Dataset records
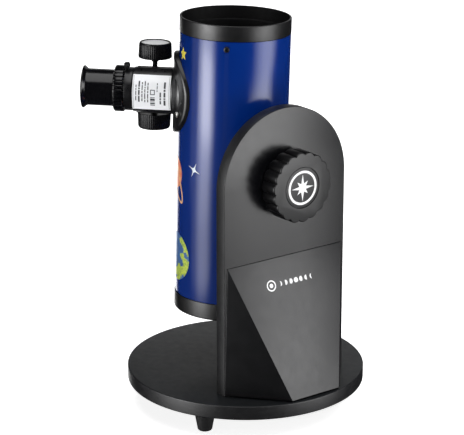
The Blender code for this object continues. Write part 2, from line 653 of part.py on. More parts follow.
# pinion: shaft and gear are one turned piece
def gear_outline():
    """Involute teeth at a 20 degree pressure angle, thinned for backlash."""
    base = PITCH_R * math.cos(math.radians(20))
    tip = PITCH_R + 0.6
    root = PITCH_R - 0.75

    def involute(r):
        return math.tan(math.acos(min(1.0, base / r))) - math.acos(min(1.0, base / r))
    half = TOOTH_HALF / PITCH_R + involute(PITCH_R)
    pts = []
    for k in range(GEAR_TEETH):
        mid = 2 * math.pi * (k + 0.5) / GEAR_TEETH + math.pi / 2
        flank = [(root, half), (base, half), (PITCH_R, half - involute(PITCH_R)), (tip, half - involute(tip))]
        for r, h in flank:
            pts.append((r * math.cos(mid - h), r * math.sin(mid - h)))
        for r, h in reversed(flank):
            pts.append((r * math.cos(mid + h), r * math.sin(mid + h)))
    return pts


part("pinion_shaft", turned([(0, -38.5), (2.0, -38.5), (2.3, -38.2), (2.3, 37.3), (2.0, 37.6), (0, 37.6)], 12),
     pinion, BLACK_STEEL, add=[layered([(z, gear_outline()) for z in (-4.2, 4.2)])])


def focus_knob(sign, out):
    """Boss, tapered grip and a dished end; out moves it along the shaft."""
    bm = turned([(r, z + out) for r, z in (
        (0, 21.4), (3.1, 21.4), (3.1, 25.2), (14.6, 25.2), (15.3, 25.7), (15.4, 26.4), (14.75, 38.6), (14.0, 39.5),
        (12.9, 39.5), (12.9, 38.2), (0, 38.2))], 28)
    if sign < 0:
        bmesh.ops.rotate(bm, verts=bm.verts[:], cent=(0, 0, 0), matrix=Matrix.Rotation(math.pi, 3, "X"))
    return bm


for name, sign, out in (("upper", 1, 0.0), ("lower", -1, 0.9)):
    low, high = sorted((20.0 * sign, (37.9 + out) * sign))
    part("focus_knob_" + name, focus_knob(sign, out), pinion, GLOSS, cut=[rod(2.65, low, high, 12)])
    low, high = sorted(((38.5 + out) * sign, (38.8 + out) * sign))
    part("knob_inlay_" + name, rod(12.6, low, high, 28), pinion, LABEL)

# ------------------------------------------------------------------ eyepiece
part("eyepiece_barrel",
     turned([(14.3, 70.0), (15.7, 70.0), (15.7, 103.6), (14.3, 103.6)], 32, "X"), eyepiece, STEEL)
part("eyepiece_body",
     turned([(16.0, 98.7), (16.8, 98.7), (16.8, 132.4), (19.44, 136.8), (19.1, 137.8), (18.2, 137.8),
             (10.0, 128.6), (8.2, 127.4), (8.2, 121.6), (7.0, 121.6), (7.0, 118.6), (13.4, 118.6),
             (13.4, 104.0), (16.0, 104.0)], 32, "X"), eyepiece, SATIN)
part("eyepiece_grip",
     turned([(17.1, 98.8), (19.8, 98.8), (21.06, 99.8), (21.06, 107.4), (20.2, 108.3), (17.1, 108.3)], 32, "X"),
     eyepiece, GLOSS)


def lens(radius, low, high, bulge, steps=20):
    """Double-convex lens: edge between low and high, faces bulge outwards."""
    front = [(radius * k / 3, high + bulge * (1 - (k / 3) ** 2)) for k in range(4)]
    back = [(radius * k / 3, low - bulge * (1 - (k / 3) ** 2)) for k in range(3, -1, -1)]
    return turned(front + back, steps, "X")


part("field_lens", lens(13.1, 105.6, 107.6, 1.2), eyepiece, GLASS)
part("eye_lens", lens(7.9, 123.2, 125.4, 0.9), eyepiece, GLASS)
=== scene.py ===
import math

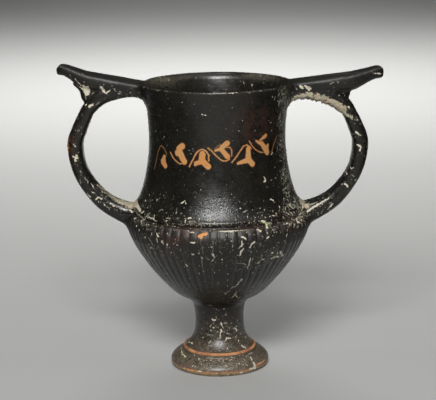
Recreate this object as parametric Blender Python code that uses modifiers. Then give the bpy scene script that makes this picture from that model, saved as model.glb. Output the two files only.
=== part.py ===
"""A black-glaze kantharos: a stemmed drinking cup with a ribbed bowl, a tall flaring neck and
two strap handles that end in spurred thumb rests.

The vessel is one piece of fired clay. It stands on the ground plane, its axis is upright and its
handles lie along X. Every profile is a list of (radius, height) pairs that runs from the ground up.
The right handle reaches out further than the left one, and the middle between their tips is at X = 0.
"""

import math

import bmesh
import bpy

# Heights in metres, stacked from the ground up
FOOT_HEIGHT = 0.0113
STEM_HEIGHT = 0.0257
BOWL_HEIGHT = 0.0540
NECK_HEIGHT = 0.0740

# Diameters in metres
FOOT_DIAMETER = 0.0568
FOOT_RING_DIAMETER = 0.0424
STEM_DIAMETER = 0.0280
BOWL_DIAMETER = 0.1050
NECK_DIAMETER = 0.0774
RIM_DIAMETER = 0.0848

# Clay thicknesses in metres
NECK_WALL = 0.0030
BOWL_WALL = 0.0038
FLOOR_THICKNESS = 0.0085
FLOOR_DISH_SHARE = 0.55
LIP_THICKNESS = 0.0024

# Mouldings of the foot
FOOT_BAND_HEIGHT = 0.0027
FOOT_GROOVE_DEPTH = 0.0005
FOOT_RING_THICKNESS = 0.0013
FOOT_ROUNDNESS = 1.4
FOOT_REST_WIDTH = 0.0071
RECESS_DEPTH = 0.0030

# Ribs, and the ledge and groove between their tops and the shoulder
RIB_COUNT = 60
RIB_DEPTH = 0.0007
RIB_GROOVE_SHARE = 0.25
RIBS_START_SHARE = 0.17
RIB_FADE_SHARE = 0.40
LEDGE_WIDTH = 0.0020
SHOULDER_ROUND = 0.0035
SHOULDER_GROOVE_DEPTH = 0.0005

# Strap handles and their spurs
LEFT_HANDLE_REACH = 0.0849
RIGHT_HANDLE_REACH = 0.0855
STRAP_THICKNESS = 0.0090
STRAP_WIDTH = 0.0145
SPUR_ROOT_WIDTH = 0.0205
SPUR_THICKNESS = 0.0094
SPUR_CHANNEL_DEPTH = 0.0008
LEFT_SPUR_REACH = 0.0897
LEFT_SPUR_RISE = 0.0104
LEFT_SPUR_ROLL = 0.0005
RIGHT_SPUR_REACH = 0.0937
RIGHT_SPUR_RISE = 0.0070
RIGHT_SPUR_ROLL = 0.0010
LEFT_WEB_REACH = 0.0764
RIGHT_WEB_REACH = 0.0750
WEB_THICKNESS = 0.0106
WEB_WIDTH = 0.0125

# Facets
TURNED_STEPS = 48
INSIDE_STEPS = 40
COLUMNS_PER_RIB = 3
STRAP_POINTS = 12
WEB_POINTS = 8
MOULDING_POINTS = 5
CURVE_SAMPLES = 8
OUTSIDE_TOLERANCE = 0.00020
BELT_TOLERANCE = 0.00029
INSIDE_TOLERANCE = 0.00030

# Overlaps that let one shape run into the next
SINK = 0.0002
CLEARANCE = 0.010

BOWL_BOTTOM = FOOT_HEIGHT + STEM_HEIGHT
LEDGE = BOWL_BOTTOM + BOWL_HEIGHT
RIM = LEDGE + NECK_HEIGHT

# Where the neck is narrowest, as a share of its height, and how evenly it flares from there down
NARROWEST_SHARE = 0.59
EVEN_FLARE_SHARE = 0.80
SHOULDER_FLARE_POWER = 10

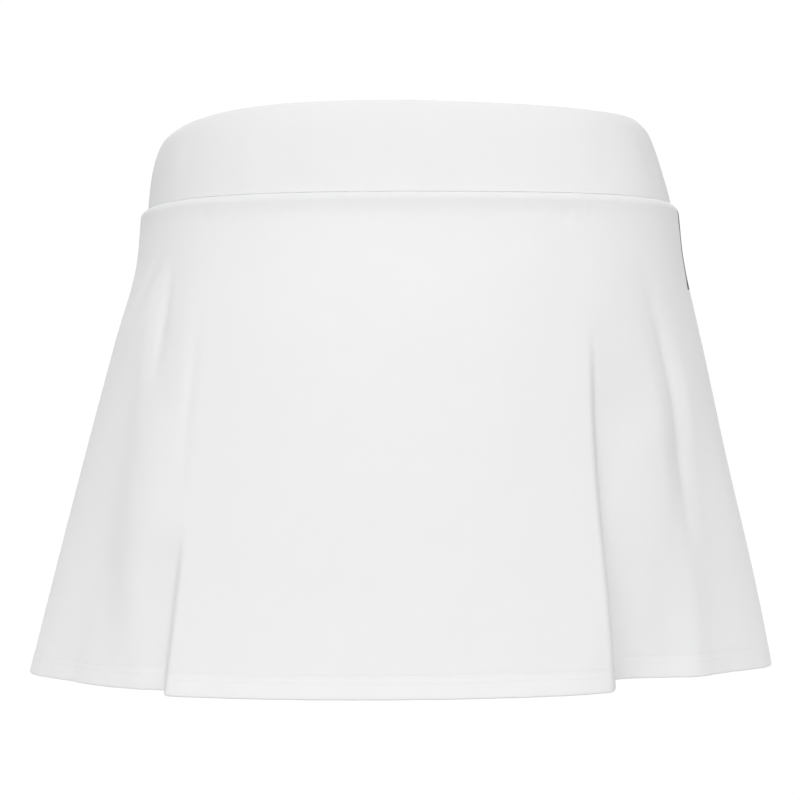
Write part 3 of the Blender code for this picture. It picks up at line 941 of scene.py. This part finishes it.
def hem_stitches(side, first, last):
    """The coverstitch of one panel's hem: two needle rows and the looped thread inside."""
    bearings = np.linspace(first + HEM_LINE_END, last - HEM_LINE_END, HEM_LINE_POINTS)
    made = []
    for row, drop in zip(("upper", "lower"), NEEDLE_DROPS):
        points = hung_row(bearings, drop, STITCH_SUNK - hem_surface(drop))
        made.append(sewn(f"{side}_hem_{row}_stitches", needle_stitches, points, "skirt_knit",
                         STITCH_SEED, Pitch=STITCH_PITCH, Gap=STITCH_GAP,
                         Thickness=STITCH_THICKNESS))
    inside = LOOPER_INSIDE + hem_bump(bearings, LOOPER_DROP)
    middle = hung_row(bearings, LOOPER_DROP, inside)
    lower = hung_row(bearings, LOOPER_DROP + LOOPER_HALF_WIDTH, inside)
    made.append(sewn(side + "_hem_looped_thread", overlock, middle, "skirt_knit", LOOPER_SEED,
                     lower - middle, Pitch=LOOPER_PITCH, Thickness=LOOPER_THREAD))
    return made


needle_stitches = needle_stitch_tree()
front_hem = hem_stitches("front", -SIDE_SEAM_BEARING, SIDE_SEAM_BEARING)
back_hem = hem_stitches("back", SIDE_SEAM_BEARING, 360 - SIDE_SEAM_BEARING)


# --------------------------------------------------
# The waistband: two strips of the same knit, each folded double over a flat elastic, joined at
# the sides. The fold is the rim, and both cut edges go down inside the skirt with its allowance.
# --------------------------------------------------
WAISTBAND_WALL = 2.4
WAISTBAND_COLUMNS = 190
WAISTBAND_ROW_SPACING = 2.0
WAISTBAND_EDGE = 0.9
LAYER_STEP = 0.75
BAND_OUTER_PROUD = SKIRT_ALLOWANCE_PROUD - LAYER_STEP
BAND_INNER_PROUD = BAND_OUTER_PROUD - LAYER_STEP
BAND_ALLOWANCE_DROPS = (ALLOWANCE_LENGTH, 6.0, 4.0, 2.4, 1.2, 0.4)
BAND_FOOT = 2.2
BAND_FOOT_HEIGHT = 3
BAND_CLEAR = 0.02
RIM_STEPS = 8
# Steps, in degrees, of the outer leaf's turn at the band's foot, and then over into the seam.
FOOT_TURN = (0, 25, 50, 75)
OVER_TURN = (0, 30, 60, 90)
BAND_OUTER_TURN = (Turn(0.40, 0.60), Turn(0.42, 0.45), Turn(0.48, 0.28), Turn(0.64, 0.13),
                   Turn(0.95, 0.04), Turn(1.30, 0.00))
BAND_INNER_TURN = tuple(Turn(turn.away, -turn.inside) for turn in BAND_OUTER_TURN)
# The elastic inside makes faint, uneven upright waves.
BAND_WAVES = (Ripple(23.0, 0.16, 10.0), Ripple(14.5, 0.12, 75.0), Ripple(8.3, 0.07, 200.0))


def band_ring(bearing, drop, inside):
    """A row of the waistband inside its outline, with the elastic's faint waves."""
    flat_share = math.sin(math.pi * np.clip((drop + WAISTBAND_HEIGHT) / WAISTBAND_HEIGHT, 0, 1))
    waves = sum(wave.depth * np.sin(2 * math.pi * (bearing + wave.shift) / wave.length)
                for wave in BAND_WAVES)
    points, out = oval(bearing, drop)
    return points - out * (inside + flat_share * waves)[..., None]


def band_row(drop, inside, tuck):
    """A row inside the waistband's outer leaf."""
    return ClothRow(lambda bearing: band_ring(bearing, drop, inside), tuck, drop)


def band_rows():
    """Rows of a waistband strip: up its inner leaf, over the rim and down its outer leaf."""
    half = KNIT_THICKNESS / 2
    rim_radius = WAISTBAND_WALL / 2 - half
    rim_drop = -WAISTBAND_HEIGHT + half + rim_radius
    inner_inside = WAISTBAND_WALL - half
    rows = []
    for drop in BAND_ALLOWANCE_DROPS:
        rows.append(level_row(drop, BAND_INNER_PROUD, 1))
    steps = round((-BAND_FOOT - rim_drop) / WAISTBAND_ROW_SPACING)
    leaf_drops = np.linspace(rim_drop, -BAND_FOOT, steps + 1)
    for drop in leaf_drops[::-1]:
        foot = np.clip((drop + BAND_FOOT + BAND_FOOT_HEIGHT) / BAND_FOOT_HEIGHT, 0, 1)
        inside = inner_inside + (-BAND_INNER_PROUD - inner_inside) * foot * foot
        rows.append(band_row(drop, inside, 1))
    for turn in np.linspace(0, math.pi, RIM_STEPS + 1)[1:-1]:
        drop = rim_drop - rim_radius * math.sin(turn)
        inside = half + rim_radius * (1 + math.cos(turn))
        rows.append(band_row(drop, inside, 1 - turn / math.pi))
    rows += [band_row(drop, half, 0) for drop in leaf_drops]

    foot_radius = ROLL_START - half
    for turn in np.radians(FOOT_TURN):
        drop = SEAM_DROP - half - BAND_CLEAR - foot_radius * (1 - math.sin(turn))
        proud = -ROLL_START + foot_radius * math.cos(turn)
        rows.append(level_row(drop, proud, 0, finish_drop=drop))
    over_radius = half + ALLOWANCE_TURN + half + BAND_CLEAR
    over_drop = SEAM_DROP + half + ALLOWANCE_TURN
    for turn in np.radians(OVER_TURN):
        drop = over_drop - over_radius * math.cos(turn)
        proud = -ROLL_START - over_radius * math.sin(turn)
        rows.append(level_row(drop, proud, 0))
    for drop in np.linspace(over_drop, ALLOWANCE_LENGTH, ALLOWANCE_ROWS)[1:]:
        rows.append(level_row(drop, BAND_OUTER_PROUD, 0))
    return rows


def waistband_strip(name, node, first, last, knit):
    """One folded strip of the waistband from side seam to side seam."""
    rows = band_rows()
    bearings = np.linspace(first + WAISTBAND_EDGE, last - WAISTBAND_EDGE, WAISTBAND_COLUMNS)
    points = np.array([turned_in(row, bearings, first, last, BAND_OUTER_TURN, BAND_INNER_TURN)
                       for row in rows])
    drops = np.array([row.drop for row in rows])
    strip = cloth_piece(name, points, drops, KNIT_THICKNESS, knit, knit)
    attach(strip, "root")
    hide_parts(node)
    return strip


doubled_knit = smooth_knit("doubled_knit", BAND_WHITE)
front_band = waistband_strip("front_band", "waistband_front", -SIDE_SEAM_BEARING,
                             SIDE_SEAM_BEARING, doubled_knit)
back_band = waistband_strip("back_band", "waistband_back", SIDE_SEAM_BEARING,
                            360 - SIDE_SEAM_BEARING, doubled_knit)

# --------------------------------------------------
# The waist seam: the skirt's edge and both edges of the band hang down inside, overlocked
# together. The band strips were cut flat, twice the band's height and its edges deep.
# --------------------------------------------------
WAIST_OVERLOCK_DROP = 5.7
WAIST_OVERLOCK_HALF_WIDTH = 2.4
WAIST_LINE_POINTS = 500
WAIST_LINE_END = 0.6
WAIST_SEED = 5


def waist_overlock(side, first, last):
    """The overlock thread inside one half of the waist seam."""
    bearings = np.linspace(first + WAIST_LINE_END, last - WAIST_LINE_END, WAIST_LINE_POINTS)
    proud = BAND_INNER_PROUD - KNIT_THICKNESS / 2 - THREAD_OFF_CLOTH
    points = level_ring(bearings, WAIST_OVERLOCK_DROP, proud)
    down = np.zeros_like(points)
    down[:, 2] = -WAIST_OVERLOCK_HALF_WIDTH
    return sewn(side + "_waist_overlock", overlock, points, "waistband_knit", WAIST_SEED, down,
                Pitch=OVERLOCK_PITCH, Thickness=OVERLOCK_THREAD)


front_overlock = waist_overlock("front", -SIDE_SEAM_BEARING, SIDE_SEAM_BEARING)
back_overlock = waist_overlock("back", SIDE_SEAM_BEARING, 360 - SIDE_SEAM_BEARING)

◆ EXERCISE BRIEF: Copy out exactly the lines from the one with "1.2), eyepiece, GLASS)" through the one with "SHOULDER_GROOVE_DEPTH = 0.0005", counting both ends, and no other lines.

◆ TASK RESULT:
part("field_lens", lens(13.1, 105.6, 107.6, 1.2), eyepiece, GLASS)
part("eye_lens", lens(7.9, 123.2, 125.4, 0.9), eyepiece, GLASS)
=== scene.py ===
import math

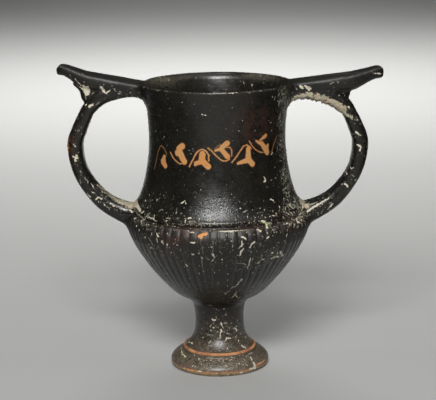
Recreate this object as parametric Blender Python code that uses modifiers. Then give the bpy scene script that makes this picture from that model, saved as model.glb. Output the two files only.
=== part.py ===
"""A black-glaze kantharos: a stemmed drinking cup with a ribbed bowl, a tall flaring neck and
two strap handles that end in spurred thumb rests.

The vessel is one piece of fired clay. It stands on the ground plane, its axis is upright and its
handles lie along X. Every profile is a list of (radius, height) pairs that runs from the ground up.
The right handle reaches out further than the left one, and the middle between their tips is at X = 0.
"""

import math

import bmesh
import bpy

# Heights in metres, stacked from the ground up
FOOT_HEIGHT = 0.0113
STEM_HEIGHT = 0.0257
BOWL_HEIGHT = 0.0540
NECK_HEIGHT = 0.0740

# Diameters in metres
FOOT_DIAMETER = 0.0568
FOOT_RING_DIAMETER = 0.0424
STEM_DIAMETER = 0.0280
BOWL_DIAMETER = 0.1050
NECK_DIAMETER = 0.0774
RIM_DIAMETER = 0.0848

# Clay thicknesses in metres
NECK_WALL = 0.0030
BOWL_WALL = 0.0038
FLOOR_THICKNESS = 0.0085
FLOOR_DISH_SHARE = 0.55
LIP_THICKNESS = 0.0024

# Mouldings of the foot
FOOT_BAND_HEIGHT = 0.0027
FOOT_GROOVE_DEPTH = 0.0005
FOOT_RING_THICKNESS = 0.0013
FOOT_ROUNDNESS = 1.4
FOOT_REST_WIDTH = 0.0071
RECESS_DEPTH = 0.0030

# Ribs, and the ledge and groove between their tops and the shoulder
RIB_COUNT = 60
RIB_DEPTH = 0.0007
RIB_GROOVE_SHARE = 0.25
RIBS_START_SHARE = 0.17
RIB_FADE_SHARE = 0.40
LEDGE_WIDTH = 0.0020
SHOULDER_ROUND = 0.0035
SHOULDER_GROOVE_DEPTH = 0.0005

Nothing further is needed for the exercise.